Der vermeintlich bibeltreue Kreationismus (aus dem dann, wie unten dargestellt, durch Strategiewechsel die Creation Science und die Intelligent-Design-Theorie hervorgingen) kennt zahlreiche Gruppen: Die „young-earth-creationists“ verstehen die sechs Tage in Gen 1 als 6000 Jahre, die Erde sei jung (weniger als 10 000 Jahre alt); alle Tiere seien als friedliche Pflanzenfresser geschaffen, nach dem Sündenfall aber teilweise zu räuberischen Fleischfressern geworden; die Sintflut sei ein historisches Ereignis; der Mensch sei in einem eigenen Schöpfungsakt unmittelbar von Gott erschaffen worden. Die „old-earthcreationists“ glauben, dass sich der Schöpfungsakt über mehrere Milliarden Jahre hingezogen habe; die sechs Tage in Gen 1 stünden für ganze Zeitalter („day-age theory“). Eine andere Gruppe nimmt zwischen den Schöpfungstagen lange Zeiträume als Lücken an („gap theory“). Alle Gruppen lehnen eine gemeinsame Abstammung und Evolution der Lebewesen ab; Menschen und Menschenaffen hätten keine gemeinsamen Vorfahren.

Ein derartiges – längst überwunden geglaubtes – buchstäblich-wörtliches Verständnis der biblischen Schöpfungstexte, das (wie in II. 2 gezeigt wird) an ihrem ursprünglichen Sinn vorbeigeht, scheint heute wieder manche Menschen zu faszinieren.

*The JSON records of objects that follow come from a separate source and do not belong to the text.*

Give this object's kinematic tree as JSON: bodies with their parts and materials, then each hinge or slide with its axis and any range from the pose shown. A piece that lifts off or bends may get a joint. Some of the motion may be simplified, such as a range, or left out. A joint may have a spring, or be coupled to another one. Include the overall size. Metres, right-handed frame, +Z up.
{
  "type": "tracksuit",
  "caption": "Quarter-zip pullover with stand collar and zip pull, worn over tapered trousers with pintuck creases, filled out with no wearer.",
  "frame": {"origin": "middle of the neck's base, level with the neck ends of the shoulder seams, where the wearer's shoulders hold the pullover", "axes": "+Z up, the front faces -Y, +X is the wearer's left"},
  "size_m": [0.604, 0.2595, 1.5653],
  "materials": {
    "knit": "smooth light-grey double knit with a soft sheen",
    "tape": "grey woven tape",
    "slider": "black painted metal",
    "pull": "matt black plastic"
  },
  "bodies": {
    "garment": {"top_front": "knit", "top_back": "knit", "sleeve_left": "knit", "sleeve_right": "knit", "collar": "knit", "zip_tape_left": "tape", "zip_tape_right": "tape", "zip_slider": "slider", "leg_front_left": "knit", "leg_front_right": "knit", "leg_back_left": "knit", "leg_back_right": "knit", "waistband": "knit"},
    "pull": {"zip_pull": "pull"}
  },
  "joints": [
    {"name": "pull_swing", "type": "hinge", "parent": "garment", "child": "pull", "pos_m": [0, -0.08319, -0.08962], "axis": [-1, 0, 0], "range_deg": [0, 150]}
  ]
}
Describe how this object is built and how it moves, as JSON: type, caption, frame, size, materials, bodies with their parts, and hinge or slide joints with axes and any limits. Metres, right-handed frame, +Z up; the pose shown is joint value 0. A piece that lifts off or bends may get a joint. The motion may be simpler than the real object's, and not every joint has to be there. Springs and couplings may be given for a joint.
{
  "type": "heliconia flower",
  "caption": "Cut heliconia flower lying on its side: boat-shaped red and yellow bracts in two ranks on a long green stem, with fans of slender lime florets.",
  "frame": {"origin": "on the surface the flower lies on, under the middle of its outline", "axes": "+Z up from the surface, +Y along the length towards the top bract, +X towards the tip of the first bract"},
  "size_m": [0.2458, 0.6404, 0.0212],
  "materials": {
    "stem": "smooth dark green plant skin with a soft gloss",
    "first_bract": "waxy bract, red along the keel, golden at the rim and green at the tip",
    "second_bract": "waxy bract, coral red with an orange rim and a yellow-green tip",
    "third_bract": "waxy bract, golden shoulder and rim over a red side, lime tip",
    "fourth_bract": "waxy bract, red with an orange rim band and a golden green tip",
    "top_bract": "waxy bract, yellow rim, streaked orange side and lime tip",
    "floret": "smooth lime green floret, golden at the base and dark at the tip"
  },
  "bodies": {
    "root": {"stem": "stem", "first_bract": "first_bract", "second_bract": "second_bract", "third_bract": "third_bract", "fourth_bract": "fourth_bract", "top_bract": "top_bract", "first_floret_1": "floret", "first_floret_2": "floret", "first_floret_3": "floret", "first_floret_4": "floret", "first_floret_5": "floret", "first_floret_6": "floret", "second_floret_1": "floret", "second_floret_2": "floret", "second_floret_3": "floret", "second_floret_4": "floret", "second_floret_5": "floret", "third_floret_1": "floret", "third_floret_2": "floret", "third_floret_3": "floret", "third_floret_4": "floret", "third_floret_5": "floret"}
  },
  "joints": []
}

Verunsichert durch die gesellschaftlichen Umbrüche und die rasante Veränderung der Lebensverhältnisse, suchen sie nach Sicherheit und Halt an etwas, das sich nicht verändert, und finden es im Wortlaut der Bibel, an dem sie nicht deuteln lassen. Die Anhänger einer solchen buchstäblichen Auslegung der Bibel sind dann durchweg Gegner der Evolutionslehre. Nach ihrer Auffassung kann nur entweder die Bibel oder die Wissenschaft richtig sein: die (buchstäblich zu nehmende) Bibel oder Darwin, nicht die (anders zu verstehende) Bibel und Darwin.

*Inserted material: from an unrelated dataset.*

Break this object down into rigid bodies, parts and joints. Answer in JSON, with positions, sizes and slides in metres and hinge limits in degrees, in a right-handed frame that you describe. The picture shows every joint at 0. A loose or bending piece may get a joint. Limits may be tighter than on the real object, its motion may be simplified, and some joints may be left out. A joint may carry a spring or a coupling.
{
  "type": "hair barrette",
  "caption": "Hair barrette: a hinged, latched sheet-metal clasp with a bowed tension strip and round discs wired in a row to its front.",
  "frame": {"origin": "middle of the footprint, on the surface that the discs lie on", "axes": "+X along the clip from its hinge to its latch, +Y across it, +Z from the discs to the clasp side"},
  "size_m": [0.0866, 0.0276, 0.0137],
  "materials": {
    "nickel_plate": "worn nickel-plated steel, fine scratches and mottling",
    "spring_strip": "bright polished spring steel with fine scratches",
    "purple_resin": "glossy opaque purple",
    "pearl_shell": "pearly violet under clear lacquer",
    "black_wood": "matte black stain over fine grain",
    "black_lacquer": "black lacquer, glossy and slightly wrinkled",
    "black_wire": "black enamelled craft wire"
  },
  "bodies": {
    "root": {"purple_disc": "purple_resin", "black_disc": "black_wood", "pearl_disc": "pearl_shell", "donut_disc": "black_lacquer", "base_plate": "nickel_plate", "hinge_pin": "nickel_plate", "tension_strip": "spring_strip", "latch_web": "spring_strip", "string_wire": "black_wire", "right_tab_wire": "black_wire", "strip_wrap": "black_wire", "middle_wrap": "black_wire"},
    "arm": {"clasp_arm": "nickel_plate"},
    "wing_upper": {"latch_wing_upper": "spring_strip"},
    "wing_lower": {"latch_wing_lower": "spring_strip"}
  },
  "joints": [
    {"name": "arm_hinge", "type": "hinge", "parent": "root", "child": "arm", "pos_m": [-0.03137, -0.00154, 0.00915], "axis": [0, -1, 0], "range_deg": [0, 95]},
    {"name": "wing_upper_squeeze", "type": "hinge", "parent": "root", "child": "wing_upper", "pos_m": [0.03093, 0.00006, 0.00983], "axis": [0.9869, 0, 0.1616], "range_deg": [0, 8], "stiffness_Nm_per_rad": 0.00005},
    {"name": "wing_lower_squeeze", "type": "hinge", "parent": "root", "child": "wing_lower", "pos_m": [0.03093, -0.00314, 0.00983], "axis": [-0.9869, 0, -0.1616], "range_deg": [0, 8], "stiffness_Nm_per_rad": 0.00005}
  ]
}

Umfragen aus dem Jahr 2005 zufolge stand damals in den USA fast die Hälfte der Bevölkerung einem Junge-Erde-Kreationismus nahe und lehnte die Evolution offen ab; in den letzten Jahren sinkt diese Zahl zwar (aber auch die Zahl derjenigen, welche die Evolution akzeptieren), dafür steigt der Anteil der Menschen, die unsicher sind, stark an – eine Folge der verwirrenden öffentlichen Debatte. In den meisten westeuropäischen Ländern und in Japan akzeptieren mindestens 70 % der Erwachsenen die Evolution, in den USA lediglich 40 %, nur in der Türkei (dem einzigen an solchen Umfragen beteiligten islamischen Land) sind es noch weniger, nämlich unter 30 % der Erwachsenen. In den deutschsprachigen Ländern meinen noch immer etwa 20 % der Bevölkerung (eher wenig Gebildete), dass der Mensch erst vor wenigen Jahrtausenden durch einen Schöpfungsakt entstanden sei.

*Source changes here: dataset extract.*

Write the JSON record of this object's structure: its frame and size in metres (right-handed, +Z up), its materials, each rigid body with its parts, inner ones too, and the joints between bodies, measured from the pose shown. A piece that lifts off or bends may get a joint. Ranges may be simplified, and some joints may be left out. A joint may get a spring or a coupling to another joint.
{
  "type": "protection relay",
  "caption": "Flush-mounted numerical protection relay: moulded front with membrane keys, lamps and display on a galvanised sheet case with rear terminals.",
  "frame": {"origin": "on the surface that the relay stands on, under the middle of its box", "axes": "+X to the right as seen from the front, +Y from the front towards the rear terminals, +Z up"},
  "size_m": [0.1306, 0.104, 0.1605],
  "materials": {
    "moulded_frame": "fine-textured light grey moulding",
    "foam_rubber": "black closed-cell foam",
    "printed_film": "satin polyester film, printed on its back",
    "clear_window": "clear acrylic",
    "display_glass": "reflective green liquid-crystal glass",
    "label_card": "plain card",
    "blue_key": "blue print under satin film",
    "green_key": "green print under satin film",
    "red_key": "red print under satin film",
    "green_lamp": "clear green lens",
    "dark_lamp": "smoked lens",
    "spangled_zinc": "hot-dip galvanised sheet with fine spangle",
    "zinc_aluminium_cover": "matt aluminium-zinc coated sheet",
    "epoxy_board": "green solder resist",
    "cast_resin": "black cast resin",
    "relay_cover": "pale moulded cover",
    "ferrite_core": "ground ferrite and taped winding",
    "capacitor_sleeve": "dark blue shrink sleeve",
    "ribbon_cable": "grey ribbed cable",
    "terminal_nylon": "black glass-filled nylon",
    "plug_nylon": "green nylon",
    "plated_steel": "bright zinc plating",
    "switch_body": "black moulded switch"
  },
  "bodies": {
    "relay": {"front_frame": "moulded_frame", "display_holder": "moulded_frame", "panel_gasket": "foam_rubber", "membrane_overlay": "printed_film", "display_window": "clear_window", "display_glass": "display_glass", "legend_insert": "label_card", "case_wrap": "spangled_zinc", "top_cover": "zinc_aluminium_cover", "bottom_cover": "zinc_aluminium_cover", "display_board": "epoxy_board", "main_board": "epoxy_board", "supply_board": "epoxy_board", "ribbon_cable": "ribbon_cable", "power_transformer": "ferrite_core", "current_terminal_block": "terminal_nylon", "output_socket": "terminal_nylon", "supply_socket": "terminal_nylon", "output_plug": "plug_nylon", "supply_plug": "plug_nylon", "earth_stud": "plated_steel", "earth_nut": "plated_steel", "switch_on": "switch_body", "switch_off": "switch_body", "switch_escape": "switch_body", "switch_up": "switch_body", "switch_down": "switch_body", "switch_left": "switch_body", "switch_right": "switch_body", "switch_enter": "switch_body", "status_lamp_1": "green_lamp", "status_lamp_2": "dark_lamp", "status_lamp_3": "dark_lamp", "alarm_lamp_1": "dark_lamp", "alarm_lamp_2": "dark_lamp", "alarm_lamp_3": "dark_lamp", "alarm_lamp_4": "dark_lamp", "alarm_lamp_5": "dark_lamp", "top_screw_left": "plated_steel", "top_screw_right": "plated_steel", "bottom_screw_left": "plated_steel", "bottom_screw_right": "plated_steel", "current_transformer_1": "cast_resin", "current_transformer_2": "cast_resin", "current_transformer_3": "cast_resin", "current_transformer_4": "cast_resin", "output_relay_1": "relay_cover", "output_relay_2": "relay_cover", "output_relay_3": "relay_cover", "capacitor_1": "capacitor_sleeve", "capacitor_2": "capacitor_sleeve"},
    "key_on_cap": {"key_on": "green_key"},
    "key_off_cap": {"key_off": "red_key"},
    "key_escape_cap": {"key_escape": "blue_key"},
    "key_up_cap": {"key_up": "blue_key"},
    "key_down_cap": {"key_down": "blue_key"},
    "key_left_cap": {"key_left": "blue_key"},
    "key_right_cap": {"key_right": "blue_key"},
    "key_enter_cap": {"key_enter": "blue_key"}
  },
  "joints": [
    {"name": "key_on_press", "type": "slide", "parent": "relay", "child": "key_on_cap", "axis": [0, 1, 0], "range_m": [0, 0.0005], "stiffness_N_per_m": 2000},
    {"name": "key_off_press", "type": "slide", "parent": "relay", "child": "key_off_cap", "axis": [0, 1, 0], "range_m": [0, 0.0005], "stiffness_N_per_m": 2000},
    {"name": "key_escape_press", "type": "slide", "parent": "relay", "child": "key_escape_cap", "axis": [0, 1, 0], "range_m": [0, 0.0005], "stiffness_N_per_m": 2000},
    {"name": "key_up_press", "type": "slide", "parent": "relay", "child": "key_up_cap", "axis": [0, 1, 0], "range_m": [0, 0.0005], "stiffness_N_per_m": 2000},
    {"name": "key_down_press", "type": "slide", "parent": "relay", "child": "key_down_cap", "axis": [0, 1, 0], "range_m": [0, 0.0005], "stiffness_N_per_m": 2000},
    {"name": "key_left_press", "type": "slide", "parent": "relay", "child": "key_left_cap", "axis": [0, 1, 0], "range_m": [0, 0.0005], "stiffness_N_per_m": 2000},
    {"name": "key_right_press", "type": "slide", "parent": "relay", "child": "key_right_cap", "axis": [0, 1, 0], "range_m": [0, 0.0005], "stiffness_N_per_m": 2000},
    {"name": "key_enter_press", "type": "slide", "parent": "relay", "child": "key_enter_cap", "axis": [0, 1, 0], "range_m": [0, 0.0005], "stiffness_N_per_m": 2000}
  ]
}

Und weil zum einen die Bibelwissenschaft und Universitätstheologie hierzulande medial kaum noch die Öffentlichkeit erreicht, zum andern in den beiden Volkskirchen aus Scheu vor der notwendigen Konfrontation mit sich als bibeltreu gerierenden Gruppen in den eigenen Reihen eine klare Positionierung häufig unterbleibt, entsteht in der Öffentlichkeit der Eindruck, dass die beiden Kirchen die Schöpfungstexte am Anfang der Bibel wortwörtlich nehmen und sie als angeblich historische Tatsachenberichte von der Entstehung der Welt, des Lebens und des Menschen verstehen, also eigentlich nicht mehr ernst zu nehmen sind.